James F. Drane, emeritus professor of philosophy and clinical bioethics at Pennsylvania Western University, Edinboro, died this past April.
The following obituary is by Stephen J. Sullivan (Associate Professor of Philosophy) and Kiarash Amaresh (Associate Professor of Biology, Director of the Drane Bioethics Institute) of Pennsylvania Western University, Edinboro.
Obituary for James F. Drane (1930-2023)
by Stephen J. Sullivan and Kiarash Amaresh
Dr. James F. Drane—“Jim” to colleagues and friends, “Jimmy” to family—was Russell B. Roth Emeritus Professor of Biomedical Ethics when he passed away in April 2023 after a long and very distinguished career as a multilingual professor and scholar of philosophy, especially bioethics.
Jim was the eldest of ten children in a working-class, Irish Catholic family in southeastern Pennsylvania.
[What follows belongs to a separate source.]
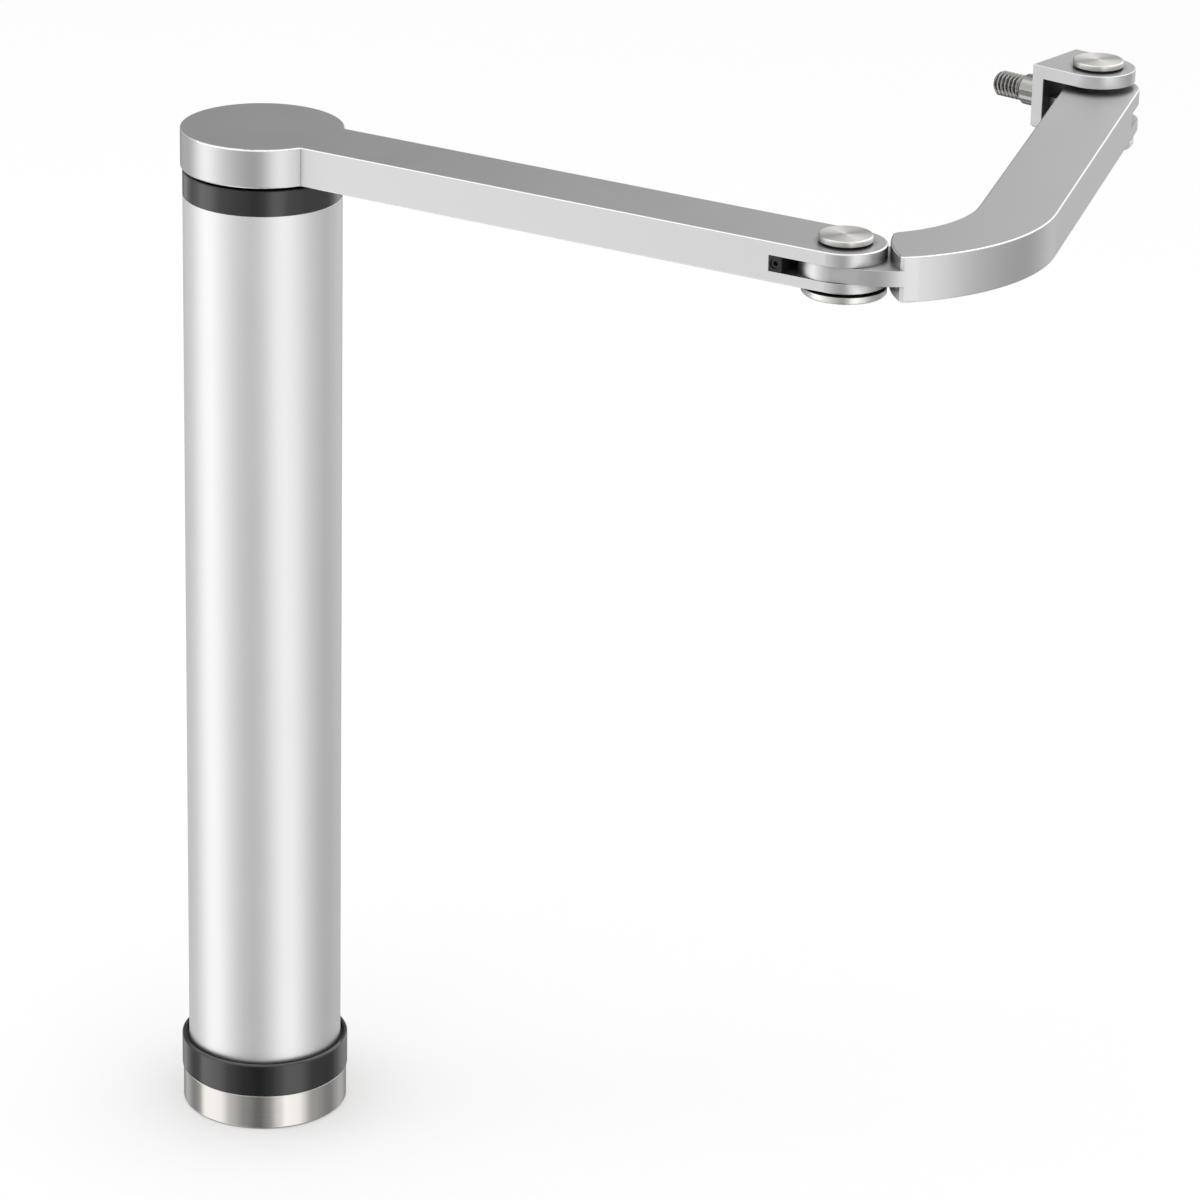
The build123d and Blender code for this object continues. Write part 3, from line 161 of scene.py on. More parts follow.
class NodeTree:
    """A thin helper round a node tree: it adds nodes with their values and links them."""

    def __init__(self, tree: bpy.types.NodeTree) -> None:
        """Keeps the tree and empties it.

        Args:
            tree: the material's, world's or group's node tree.
        """
        self.tree = tree
        tree.nodes.clear()

    def add(self, kind: str, inputs: Optional[dict] = None, **settings: object) -> bpy.types.Node:
        """Adds one node.

        Args:
            kind: the node's type name.
            inputs: a value or an output socket for each named or numbered input.
            **settings: attributes of the node itself.

        Returns:
            The new node.
        """
        node = self.tree.nodes.new(kind)
        for name, value in settings.items():
            setattr(node, name, value)
        for name, value in (inputs or {}).items():
            if isinstance(value, bpy.types.NodeSocket):
                self.tree.links.new(value, node.inputs[name])
            else:
                node.inputs[name].default_value = value
        return node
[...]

It was largely through the priesthood (he was ordained in 1956) that he acquired a remarkable education that included a B.A. in Philosophy from Little Rock College, a B.D. in Theology from Gregorian University in Rome, an M.A. in Romance Languages from Middlebury College, and a Ph.D in Philosophy/Ethics from the University of Madrid. He went on to do postdoctoral work at Georgetown University, Union Theological Seminary, Yale University, and the Menninger School of Psychiatry. Jim taught at Little Rock College, Webster College, Warren State Hospital, and most of all Edinboro University (now known as Pennsylvania Western University, Edinboro), where he was a mainstay for many decades and both founder and first director of the James F. Drane Bioethics Institute. He also held visiting appointments at half a dozen other institutions, including the University of Madrid (which now has an annual lecture series in his name).
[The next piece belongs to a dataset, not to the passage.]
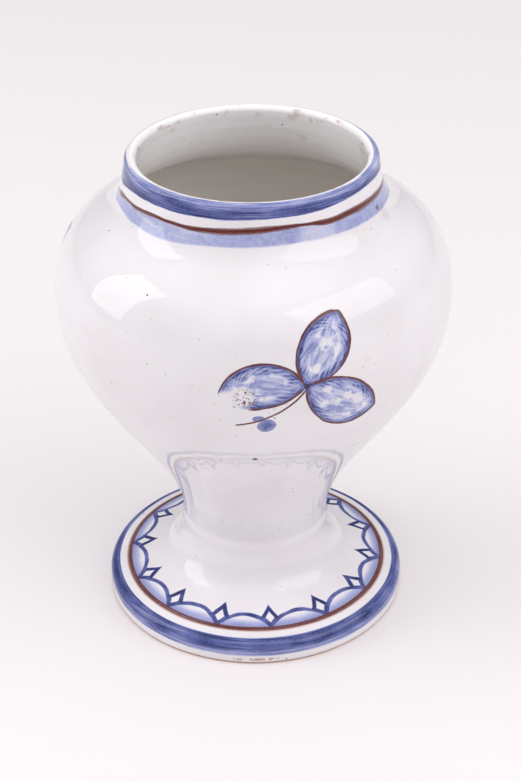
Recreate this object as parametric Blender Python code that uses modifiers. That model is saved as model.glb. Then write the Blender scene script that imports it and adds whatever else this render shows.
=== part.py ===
"""Glazed earthenware apothecary jar: a baluster body on a spreading foot.

The jar stands on Z = 0 with its turning axis on +Z.  It was thrown on a wheel in four
sections (foot, bowl, shoulder and neck collar), which were luted to each other with rings
of slip while they were leather hard.  Units are metres.
"""

import math

import bpy

# ---------------------------------------------------------------- driving dimensions

# heights of the sections, each measured from the joint below it
FOOT_HEIGHT = 0.0424
BOWL_HEIGHT = 0.1194
SHOULDER_HEIGHT = 0.0394
COLLAR_HEIGHT = 0.0278

# outer radii
FOOT_RADIUS = 0.0718
WAIST_RADIUS = 0.0347
BELLY_RADIUS = 0.0901
COLLAR_SEAT_RADIUS = 0.0696
RIM_RADIUS = 0.0550

# walls of the thrown sections
FOOT_WALL = 0.0060
BODY_WALL = 0.0055
COLLAR_WALL = 0.0052
FLOOR_THICKNESS = 0.0075
FLOOR_ROUND = 0.0050

# foot disc: a rounded edge, a coned top, and a flat ring that the jar rests on
FOOT_EDGE_HEIGHT = 0.0118
FOOT_EDGE_ROUND = 0.0042
FOOT_HEEL_ROUND = 0.0016
FOOT_TOP_SLOPE = 0.28
FOOT_RING_WIDTH = 0.0085
FOOT_FLARE_WIDTH = 0.0124
FOOT_FLARE_REACH = 0.0070
FOOT_STEM_REACH = 0.0124

# bowl and shoulder curves
BOWL_SWELL = 0.925
SHOULDER_UPRIGHT_REACH = 0.0258
SHOULDER_CROWN_REACH = 0.0094
SHOULDER_CROWN_SLOPE = 0.46

# collar curve and lip
COLLAR_FLARE_REACH = 0.0084
COLLAR_NECK_REACH = 0.0150
COLLAR_TAPER = 0.12
LIP_ROUND = 0.0024

# luted joints
SLIP_THICKNESS = 0.0010
SPIGOT_DEPTH = 0.0030
FIT_CLEARANCE = 0.0003

# facets around the axis, and points along each curve
SEGMENTS = 48
FLARE_POINTS = 7
BOWL_POINTS = 12
SHOULDER_POINTS = 8
COLLAR_POINTS = 8
ROUND_POINTS = 4

# ---------------------------------------------------------------- derived heights

WAIST_LEVEL = FOOT_HEIGHT
BELLY_LEVEL = WAIST_LEVEL + BOWL_HEIGHT
SEAT_LEVEL = BELLY_LEVEL + SHOULDER_HEIGHT
RIM_LEVEL = SEAT_LEVEL + COLLAR_HEIGHT
HALF_JOINT = SLIP_THICKNESS / 2 + FIT_CLEARANCE
SHARP_ANGLE = math.radians(50)


# ---------------------------------------------------------------- curves, as (radius, z)

def bezier(start, leave, arrive, end, count):
    """Points along one cubic curve, both ends included."""
    points = []
    for index in range(count + 1):
        t = index / count
        weights = ((1 - t) ** 3, 3 * t * (1 - t) ** 2, 3 * t * t * (1 - t), t ** 3)
        radius = sum(w * p[0] for w, p in zip(weights, (start, leave, arrive, end)))
        level = sum(w * p[1] for w, p in zip(weights, (start, leave, arrive, end)))
        points.append((radius, level))
    return points


def arc(centre, radius, first, last, count):
    """Points along a round, from one angle to another, both ends included."""
    points = []
    for index in range(count + 1):
        angle = first + (last - first) * index / count
        points.append((centre[0] + radius * math.cos(angle), centre[1] + radius * math.sin(angle)))
    return points


def normals(points):
    """Unit normal at each point of a curve that climbs, pointing away from the axis."""
    result = []
    for index in range(len(points)):
        before = points[max(index - 1, 0)]
        after = points[min(index + 1, len(points) - 1)]
        run = after[0] - before[0]
        rise = after[1] - before[1]
        length = math.hypot(run, rise)
        result.append((rise / length, -run / length))
    return result


def inset(points, wall):
    """The inner face of a wall whose outer face climbs through the points."""
    return [(p[0] - wall * n[0], p[1] - wall * n[1]) for p, n in zip(points, normals(points))]


def level_at(points, radius):
    """Height of a curve where its first stretch passes a radius."""
    share = (points[0][0] - radius) / (points[0][0] - points[1][0])
    return points[0][1] + (points[1][1] - points[0][1]) * share


def joint_face(joint, offset):
    """Outer and inner edge of a face across the wall, at a distance along a joint's direction."""
    point, direction, wall = joint
    outer = (point[0] + direction[0] * offset, point[1] + direction[1] * offset)
    inner = (outer[0] - direction[1] * wall, outer[1] + direction[0] * wall)
    return outer, inner


# Each joint: where the outer face crosses it, the direction that the wall climbs in, its wall.
CROWN_LENGTH = math.hypot(1.0, SHOULDER_CROWN_SLOPE)
WAIST_JOINT = ((WAIST_RADIUS, WAIST_LEVEL), (0.0, 1.0), FOOT_WALL)
BELLY_JOINT = ((BELLY_RADIUS, BELLY_LEVEL), (0.0, 1.0), BODY_WALL)
SEAT_JOINT = ((COLLAR_SEAT_RADIUS, SEAT_LEVEL),
              (-1.0 / CROWN_LENGTH, SHOULDER_CROWN_SLOPE / CROWN_LENGTH), BODY_WALL)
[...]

Jim got to know many important figures in the Catholic Church, including some who became popes; he considered the current pope, Francis, to be a personal friend. But his own relationship with the Church took a difficult turn in the late 1960s. As a conscientious and compassionate priest who counseled Catholic parents, he was troubled by Pope Paul VI’s 1967 encyclical Humanae Vitae, which unexpectedly reaffirmed traditional Catholic opposition to artificial birth control. Jim wrote and published an article that criticized the encyclical, and for that brave act he was essentially pushed out of the priesthood. He had never lived alone, and now he was on his own. It was then that he went to work at Yale University, for a short period, and traveled to many countries in a joint project with Daniel Callahan to explore international ethical perspectives on abortion. After the trip, and partly on account of a snowstorm, Jim landed at Edinboro University, where he founded the Bioethics Institute and received a generous donation from Dr. Russell B. Roth, president of the American Medical Association. Edinboro would become Jim’s beloved home for the rest of his life, and it is where he has been laid to rest—not in a Catholic cemetery (though he was a devout Catholic all his life) but in a nonsectarian one in which his grave lies next to the planned graves for two Jewish friends who offered him so much love and support in his final years. By the time Jim passed away, an overwhelming majority of American Catholics (including many priests and prominent Catholic ethicists) shared his support for birth control.
Jim’s contributions to the field of bioethics were enormous and outstanding. In addition to his important role in the establishment and development of bioethics in the United States, he played a crucial role in establishing the field in Spanish-speaking countries. In 2002 he was named one of the founders of the discipline of bioethics at the International Bioethics Conference in Brasilia, Brazil. His career as a bioethicist centered around appealing to virtue ethics to promote what he called “more humane medicine.” Jim expressed his concern about the medical professions becoming mere jobs and being guided by job descriptions written by administrators instead of by a genuine moral commitment to patients. He taught us that ethics is a lived set of obligations derived from a felt commitment to other persons, and that clinical ethics is a type of virtue ethics based on the relationship between healthcare providers and their patients.
Jim remained an outspoken liberal Catholic even when his words ruffled ecclesiastical feathers. But he was never meanspirited or antagonistic; he was known indeed for his thoughtfulness and gentleness as well as for his moral courage. And his scholarship, especially in bioethics, was formidable: not only hundreds of articles, book chapters, and professional presentations, but also a dozen books (some in Spanish in addition to or instead of English). Several of his most notable books are The Possibility of God (1976), Religion and Ethics (1977), Becoming a Good Doctor (1989), Making Life and Death Decisions for Others (1991), Clinical Bioethics (1994), and More Humane Medicine (2003).
Jim is survived by six sisters and brothers, many devoted nieces and nephews, and a legion of friends who will miss his warmth, intelligence, and decency. Rest in peace.
The foregoing will also be published in The Proceedings and Addresses of the APA.